#### Materials provided:
++++++
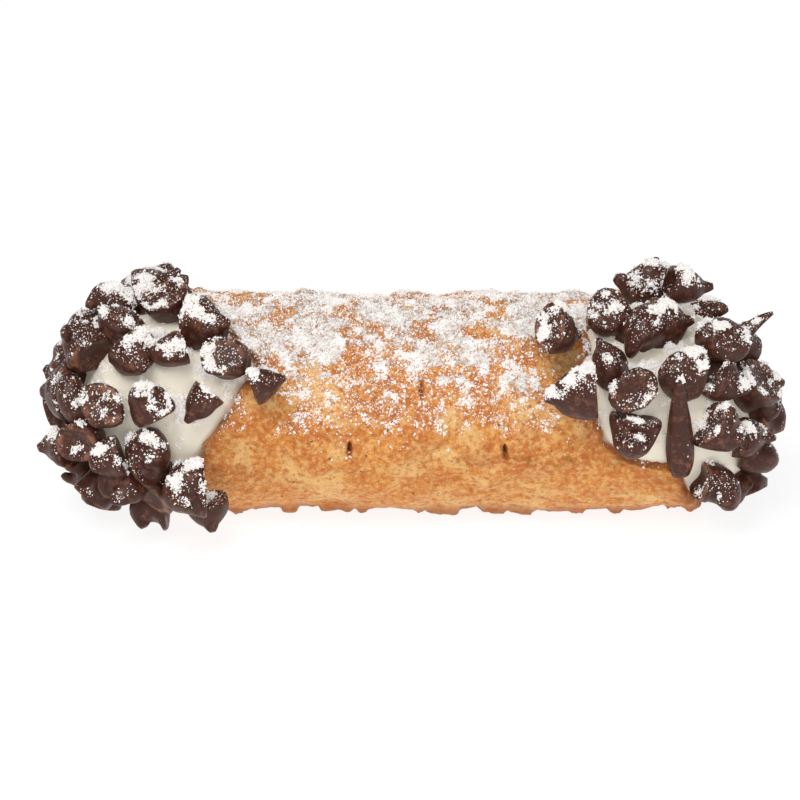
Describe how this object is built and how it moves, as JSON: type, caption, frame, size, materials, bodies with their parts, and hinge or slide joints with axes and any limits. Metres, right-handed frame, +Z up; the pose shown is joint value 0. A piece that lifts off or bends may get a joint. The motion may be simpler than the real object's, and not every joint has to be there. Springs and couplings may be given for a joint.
{
  "type": "filled cannoli",
  "caption": "Fried blistered pastry tube with slanted open ends, lying on its side, filled with white cream that bulges out of both ends and is studded with dark chocolate chips.",
  "frame": {"origin": "on the surface that the cannoli lies on, under the middle of the fried tube, on the tube's flat resting line", "axes": "+X along the tube, towards the end with the longer lower lip; +Z up; the seam of the dough and the three pricked slits face -Y"},
  "size_m": [0.1248, 0.0505, 0.0433],
  "materials": {
    "pastry_shell": "fried golden crust, matt and blistered, dusted with icing sugar",
    "ricotta_cream": "smooth off-white cream with a satin sheen",
    "dark_chocolate": "dark chocolate, semi-matt with a soft sheen and paler scuffed edges",
    "icing_sugar": "fine white powdered sugar in clumps and specks"
  },
  "bodies": {
    "root": {"chocolate_chip_01": "dark_chocolate", "chocolate_chip_02": "dark_chocolate", "chocolate_chip_03": "dark_chocolate", "chocolate_chip_04": "dark_chocolate", "chocolate_chip_05": "dark_chocolate", "chocolate_chip_06": "dark_chocolate", "chocolate_chip_07": "dark_chocolate", "chocolate_chip_08": "dark_chocolate", "chocolate_chip_09": "dark_chocolate", "chocolate_chip_10": "dark_chocolate", "chocolate_chip_11": "dark_chocolate", "chocolate_chip_12": "dark_chocolate", "chocolate_chip_13": "dark_chocolate", "chocolate_chip_14": "dark_chocolate", "chocolate_chip_15": "dark_chocolate", "chocolate_chip_16": "dark_chocolate", "chocolate_chip_17": "dark_chocolate", "chocolate_chip_18": "dark_chocolate", "chocolate_chip_19": "dark_chocolate", "chocolate_chip_20": "dark_chocolate", "chocolate_chip_21": "dark_chocolate", "chocolate_chip_22": "dark_chocolate", "chocolate_chip_23": "dark_chocolate", "chocolate_chip_24": "dark_chocolate", "chocolate_chip_25": "dark_chocolate", "chocolate_chip_26": "dark_chocolate", "chocolate_chip_27": "dark_chocolate", "chocolate_chip_28": "dark_chocolate", "chocolate_chip_29": "dark_chocolate", "chocolate_chip_30": "dark_chocolate", "chocolate_chip_31": "dark_chocolate", "chocolate_chip_32": "dark_chocolate", "chocolate_chip_33": "dark_chocolate", "chocolate_chip_34": "dark_chocolate", "chocolate_chip_35": "dark_chocolate", "chocolate_chip_36": "dark_chocolate", "chocolate_chip_37": "dark_chocolate", "chocolate_chip_38": "dark_chocolate", "chocolate_chip_39": "dark_chocolate", "chocolate_chip_40": "dark_chocolate", "chocolate_chip_41": "dark_chocolate", "chocolate_chip_42": "dark_chocolate", "chocolate_chip_43": "dark_chocolate", "chocolate_chip_44": "dark_chocolate", "chocolate_chip_45": "dark_chocolate", "chocolate_chip_46": "dark_chocolate", "chocolate_chip_47": "dark_chocolate", "chocolate_chip_48": "dark_chocolate", "chocolate_chip_49": "dark_chocolate", "chocolate_chip_50": "dark_chocolate", "pastry_shell": "pastry_shell", "ricotta_cream": "ricotta_cream"}
  },
  "joints": []
}
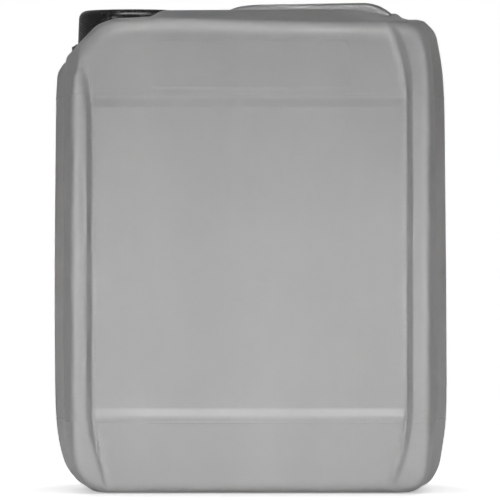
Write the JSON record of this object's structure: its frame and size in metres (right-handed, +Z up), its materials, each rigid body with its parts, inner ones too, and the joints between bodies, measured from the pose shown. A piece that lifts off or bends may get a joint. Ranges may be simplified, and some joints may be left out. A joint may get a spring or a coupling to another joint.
{
  "type": "plastic canister",
  "caption": "Rectangular blow-moulded canister with a moulded carrying handle, a stacking rim and a black screw cap with its tamper ring.",
  "frame": {"origin": "centre of the canister's base, on the surface it stands on", "axes": "+X towards the handle's root and away from the neck, +Y towards the back, +Z up along the height"},
  "size_m": [0.1924, 0.146, 0.2382],
  "materials": {
    "canister_plastic": "satin, finely grained from the mould",
    "cap_plastic": "gloss",
    "seal_foam": "matt"
  },
  "bodies": {
    "can": {"canister": "canister_plastic", "grip_bar": "canister_plastic", "grip_leg": "canister_plastic", "tamper_ring": "cap_plastic"},
    "seal": {"seal_disc": "seal_foam"},
    "cap": {"screw_cap": "cap_plastic"}
  },
  "joints": [
    {"name": "cap_lift", "type": "slide", "parent": "can", "child": "seal", "axis": [0, 0, 1], "range_m": [0, 0.02]},
    {"name": "cap_turn", "type": "hinge", "parent": "seal", "child": "cap", "pos_m": [-0.058, 0, 0.2314], "axis": [0, 0, 1], "range_deg": [0, 1440]}
  ],
  "couplings": [
    {"joint": "cap_lift", "follows": "cap_turn", "m_per_rad": 0.0007957}
  ]
}
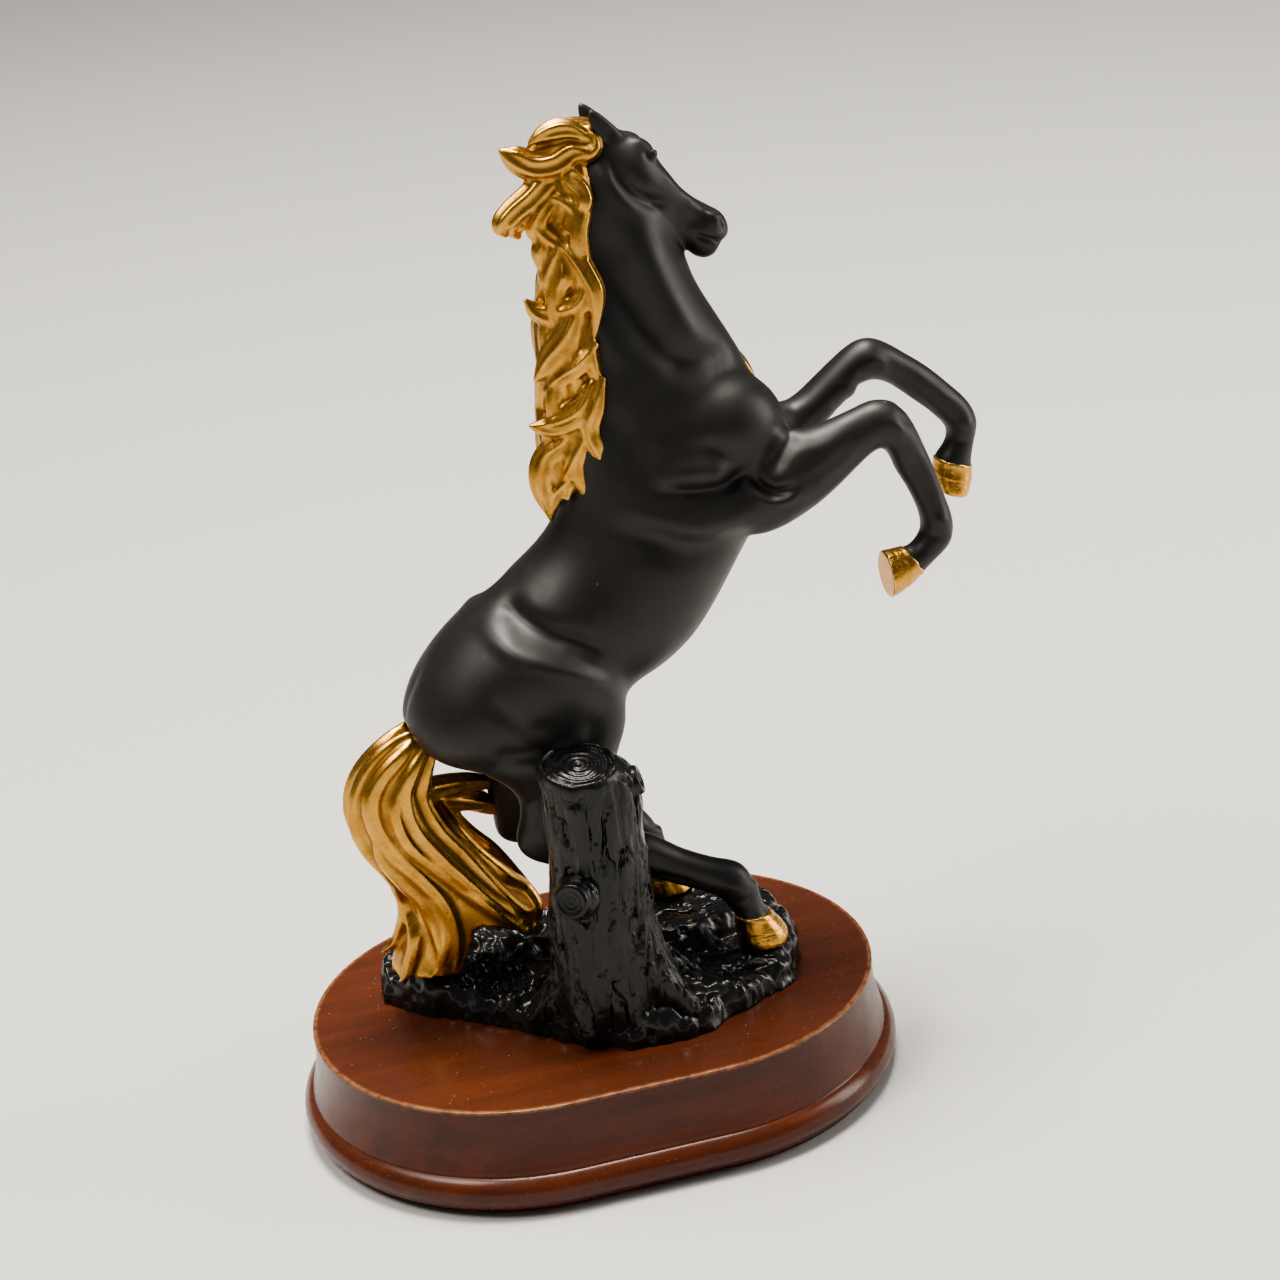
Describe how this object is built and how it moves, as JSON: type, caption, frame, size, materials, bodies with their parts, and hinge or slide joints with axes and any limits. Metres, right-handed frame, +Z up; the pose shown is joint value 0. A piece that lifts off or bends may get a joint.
++++++
#### Goal of the exercise:
Repeat all of the records above exactly as they appear.

#### Solution for this task:
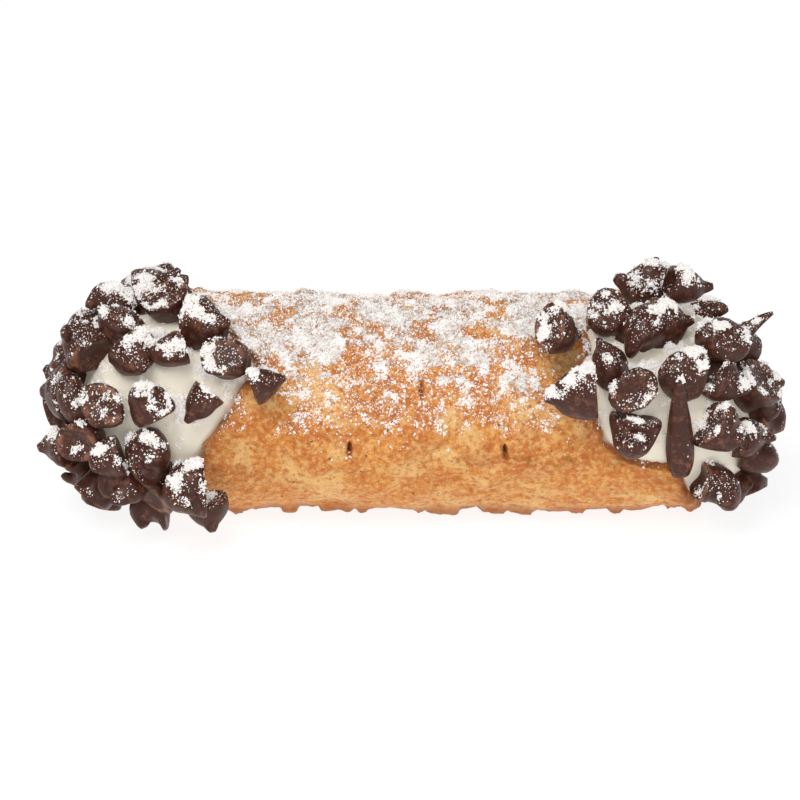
Describe how this object is built and how it moves, as JSON: type, caption, frame, size, materials, bodies with their parts, and hinge or slide joints with axes and any limits. Metres, right-handed frame, +Z up; the pose shown is joint value 0. A piece that lifts off or bends may get a joint. The motion may be simpler than the real object's, and not every joint has to be there. Springs and couplings may be given for a joint.
{
  "type": "filled cannoli",
  "caption": "Fried blistered pastry tube with slanted open ends, lying on its side, filled with white cream that bulges out of both ends and is studded with dark chocolate chips.",
  "frame": {"origin": "on the surface that the cannoli lies on, under the middle of the fried tube, on the tube's flat resting line", "axes": "+X along the tube, towards the end with the longer lower lip; +Z up; the seam of the dough and the three pricked slits face -Y"},
  "size_m": [0.1248, 0.0505, 0.0433],
  "materials": {
    "pastry_shell": "fried golden crust, matt and blistered, dusted with icing sugar",
    "ricotta_cream": "smooth off-white cream with a satin sheen",
    "dark_chocolate": "dark chocolate, semi-matt with a soft sheen and paler scuffed edges",
    "icing_sugar": "fine white powdered sugar in clumps and specks"
  },
  "bodies": {
    "root": {"chocolate_chip_01": "dark_chocolate", "chocolate_chip_02": "dark_chocolate", "chocolate_chip_03": "dark_chocolate", "chocolate_chip_04": "dark_chocolate", "chocolate_chip_05": "dark_chocolate", "chocolate_chip_06": "dark_chocolate", "chocolate_chip_07": "dark_chocolate", "chocolate_chip_08": "dark_chocolate", "chocolate_chip_09": "dark_chocolate", "chocolate_chip_10": "dark_chocolate", "chocolate_chip_11": "dark_chocolate", "chocolate_chip_12": "dark_chocolate", "chocolate_chip_13": "dark_chocolate", "chocolate_chip_14": "dark_chocolate", "chocolate_chip_15": "dark_chocolate", "chocolate_chip_16": "dark_chocolate", "chocolate_chip_17": "dark_chocolate", "chocolate_chip_18": "dark_chocolate", "chocolate_chip_19": "dark_chocolate", "chocolate_chip_20": "dark_chocolate", "chocolate_chip_21": "dark_chocolate", "chocolate_chip_22": "dark_chocolate", "chocolate_chip_23": "dark_chocolate", "chocolate_chip_24": "dark_chocolate", "chocolate_chip_25": "dark_chocolate", "chocolate_chip_26": "dark_chocolate", "chocolate_chip_27": "dark_chocolate", "chocolate_chip_28": "dark_chocolate", "chocolate_chip_29": "dark_chocolate", "chocolate_chip_30": "dark_chocolate", "chocolate_chip_31": "dark_chocolate", "chocolate_chip_32": "dark_chocolate", "chocolate_chip_33": "dark_chocolate", "chocolate_chip_34": "dark_chocolate", "chocolate_chip_35": "dark_chocolate", "chocolate_chip_36": "dark_chocolate", "chocolate_chip_37": "dark_chocolate", "chocolate_chip_38": "dark_chocolate", "chocolate_chip_39": "dark_chocolate", "chocolate_chip_40": "dark_chocolate", "chocolate_chip_41": "dark_chocolate", "chocolate_chip_42": "dark_chocolate", "chocolate_chip_43": "dark_chocolate", "chocolate_chip_44": "dark_chocolate", "chocolate_chip_45": "dark_chocolate", "chocolate_chip_46": "dark_chocolate", "chocolate_chip_47": "dark_chocolate", "chocolate_chip_48": "dark_chocolate", "chocolate_chip_49": "dark_chocolate", "chocolate_chip_50": "dark_chocolate", "pastry_shell": "pastry_shell", "ricotta_cream": "ricotta_cream"}
  },
  "joints": []
}
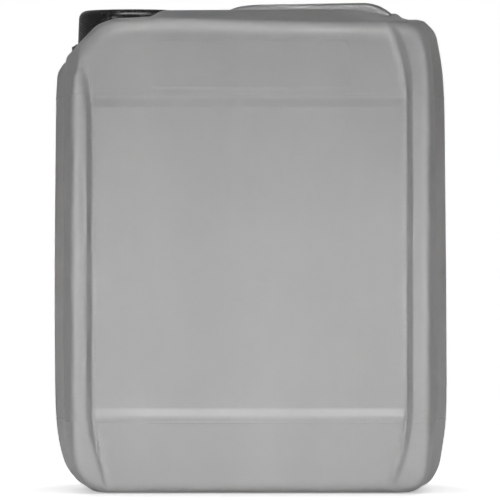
Write the JSON record of this object's structure: its frame and size in metres (right-handed, +Z up), its materials, each rigid body with its parts, inner ones too, and the joints between bodies, measured from the pose shown. A piece that lifts off or bends may get a joint. Ranges may be simplified, and some joints may be left out. A joint may get a spring or a coupling to another joint.
{
  "type": "plastic canister",
  "caption": "Rectangular blow-moulded canister with a moulded carrying handle, a stacking rim and a black screw cap with its tamper ring.",
  "frame": {"origin": "centre of the canister's base, on the surface it stands on", "axes": "+X towards the handle's root and away from the neck, +Y towards the back, +Z up along the height"},
  "size_m": [0.1924, 0.146, 0.2382],
  "materials": {
    "canister_plastic": "satin, finely grained from the mould",
    "cap_plastic": "gloss",
    "seal_foam": "matt"
  },
  "bodies": {
    "can": {"canister": "canister_plastic", "grip_bar": "canister_plastic", "grip_leg": "canister_plastic", "tamper_ring": "cap_plastic"},
    "seal": {"seal_disc": "seal_foam"},
    "cap": {"screw_cap": "cap_plastic"}
  },
  "joints": [
    {"name": "cap_lift", "type": "slide", "parent": "can", "child": "seal", "axis": [0, 0, 1], "range_m": [0, 0.02]},
    {"name": "cap_turn", "type": "hinge", "parent": "seal", "child": "cap", "pos_m": [-0.058, 0, 0.2314], "axis": [0, 0, 1], "range_deg": [0, 1440]}
  ],
  "couplings": [
    {"joint": "cap_lift", "follows": "cap_turn", "m_per_rad": 0.0007957}
  ]
}
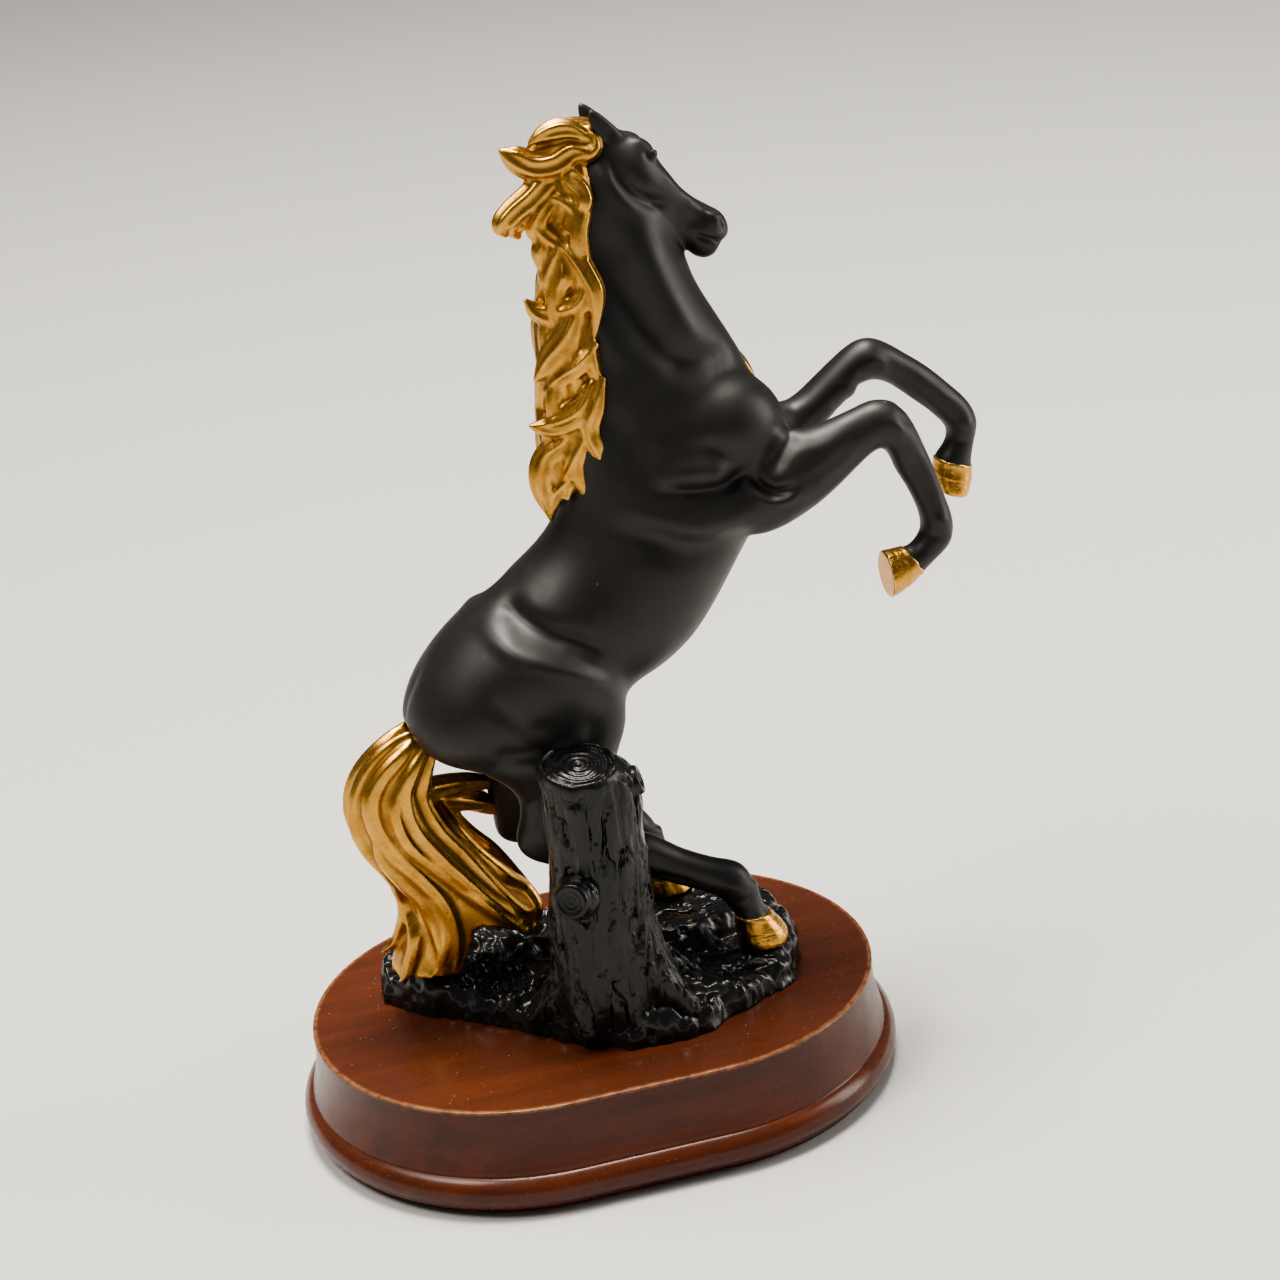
Describe how this object is built and how it moves, as JSON: type, caption, frame, size, materials, bodies with their parts, and hinge or slide joints with axes and any limits. Metres, right-handed frame, +Z up; the pose shown is joint value 0. A piece that lifts off or bends may get a joint.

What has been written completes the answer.